Nucléaire : «La décision restera entre les mains du président de la République»

Alors qu’Emmanuel Macron a évoqué il y a plusieurs jours l’idée d’élargir la dissuasion nucléaire française à l’Europe. « Notre dissuasion nucléaire nous protège, elle est complète, souveraine, française de bout en bout », a précisé le chef de l’État, avant d’ajouter qu’elle avait, depuis 1964, «toujours joué un rôle dans la préservation de la paix et de la sécurité en Europe ». Après avoir annoncé l’ouverture d’un «débat stratégique sur la protection par notre dissuasion de nos alliés du continent européen», le président de la république a annoncé que «quoi qu’il arrive, la décision a toujours été et restera entre les mains du président de la République».

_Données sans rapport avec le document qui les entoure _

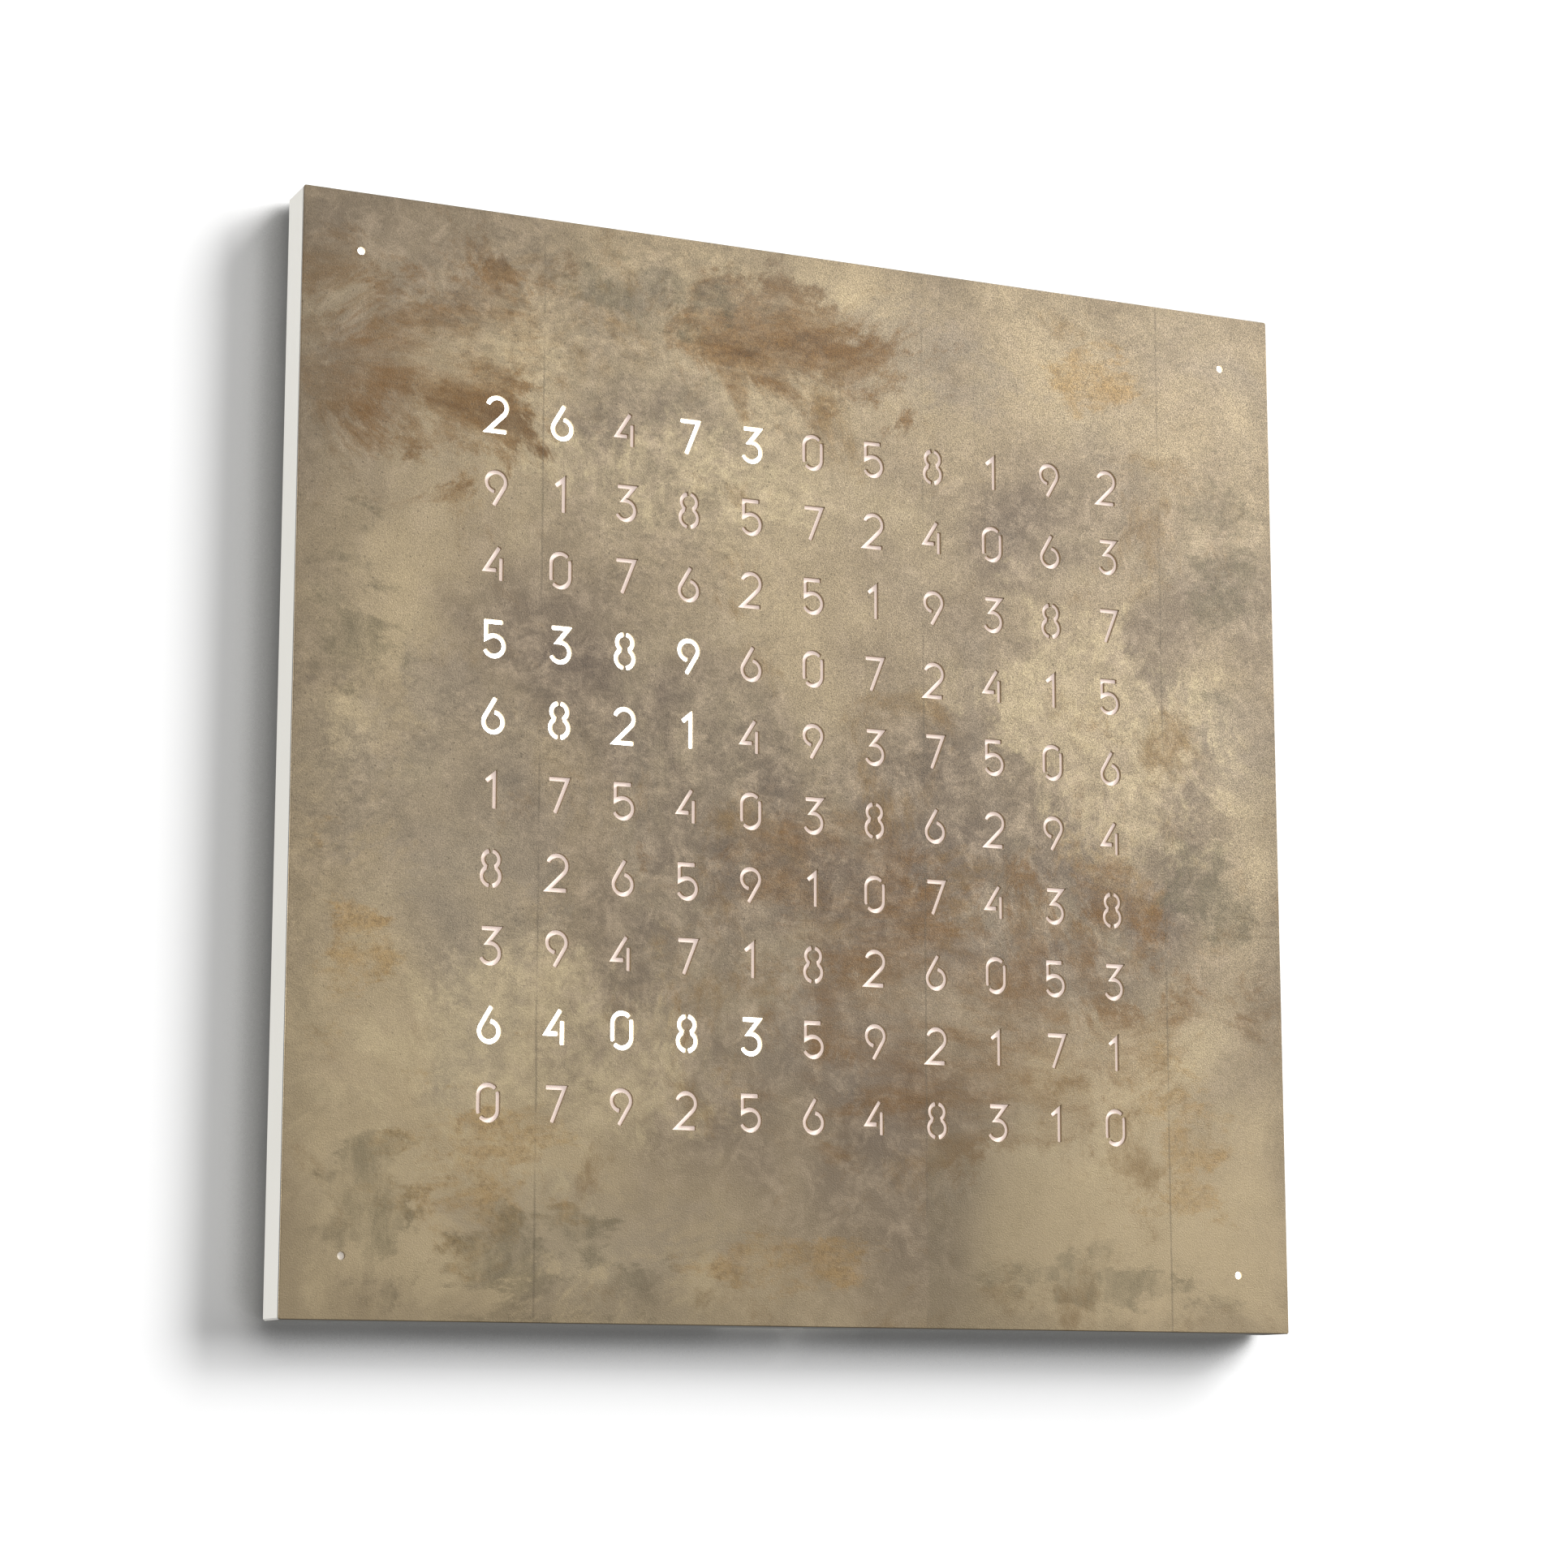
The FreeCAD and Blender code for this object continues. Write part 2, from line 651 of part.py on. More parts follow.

La France réunira à Paris les chefs d’état-major des pays prêts à garantir une future paix en Ukraine

La France réunira  à Paris les chefs d’état-major des pays prêts à garantir une future paix en Ukraine, a annoncé Emmanuel Macron. Cette dernière «passera aussi, peut-être, par le déploiement de forces européennes. Celles-ci n’iraient pas se battre aujourd’hui, elles n’iraient pas se battre sur la ligne de front, mais elles seraient là, au contraire, une fois la paix signée, pour en garantir le plein respect», a insisté le chef de l’État.

« Aucun excès, ni l’excès des va-t-en guerre, ni l’excès des défaitistes »

« Face à ces défis et ces changements irréversibles », Emmanuel Macron appelle à ne céder « ni à l’excès des va-t-en guerre, ni l’excès des défaitistes ». Puis il a fixé un cap «celui de la volonté pour la paix et la liberté », avant de louer une Europe qui « possède la force économique, la puissance et les talents pour être à la hauteur de cette époque », estimant que le Vieux Continent soutient la comparaison avec les États-Unis et à la Russie. « Les décisions politiques, les équipements militaires, les budgets sont une chose, mais ils ne remplaceront jamais la force d’âme d’une nation. Notre génération ne touchera plus les dividendes de la paix. Il ne tient qu’à nous que nos enfants récoltent demain les dividendes de nos engagements. Alors nous ferons face ensemble », a conclu Emmanuel Macron.